Were you at the Concert Pour La Tolerance at the Eiffel Tower in 1995, by any chance?

It was my second live concert of his (the first being Wembley in London - 1993 as part of his Chronologie tour).

If you were at either of those two, that would be pretty amazing. :D

I was booked on one for 1994 in Dusseldorf, which they eventually cancelled (I still have the flyer for it)

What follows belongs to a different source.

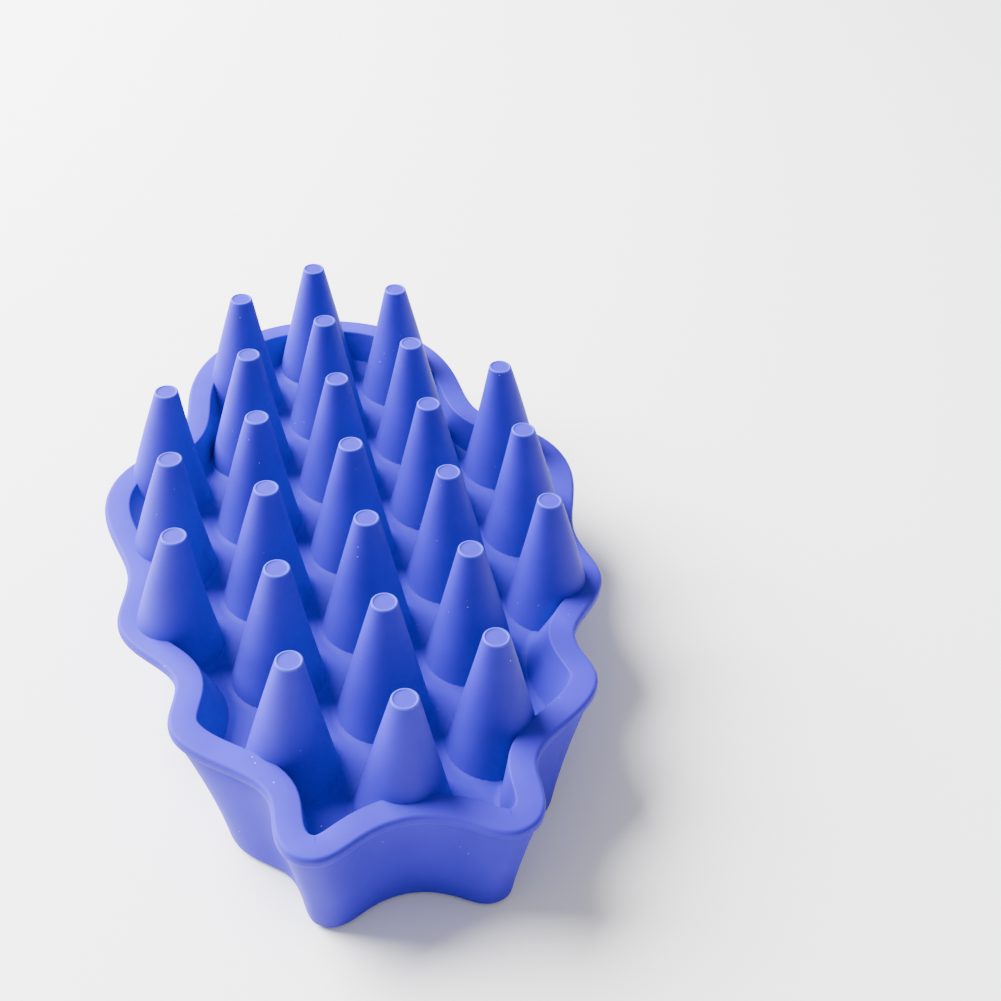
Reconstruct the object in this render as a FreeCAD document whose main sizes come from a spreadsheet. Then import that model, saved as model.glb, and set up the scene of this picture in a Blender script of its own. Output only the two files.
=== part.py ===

Funny, I was seriously into Jarre's music in my teen years, and all of a sudden it ended around 1996 as my life went in another direction and I completely lost track of what he was up to. Following that, I really couldn't get into his work from 2000 onwards. Prior to Wembley 93, I use to watched his concerts on VHS (China, Lyon, Docklands, Houston, Paris) and stil have those VHS in the house, plus my own footage of Concert Pour La Tolerance from among the crowd. I keep coming back to the China Concerts in the sense of that film itself being a truly fascinating work of art in its own right, the narrative of historical build up, the capture of everyday footage of China during Jarre's visit which is now almost vanished. Later I visited China a few times myself, and that film certainly inspired me to see what is out there in the world.

....but there are some other great artists in the ambient genre too, like Shamen (a long lost love of the 90s).

Being mischevious, I used to wear a t-shirt in my first workplace bearing McKenna's narrative from Re-Evolution.

It used to amuse me when they began to read it out with much puzzlement.

Imagine their expression :

"What's that you say? History is the shockwave of the Eschaton? History is the shockwave of Eschatology? Ok, but can you work on today?"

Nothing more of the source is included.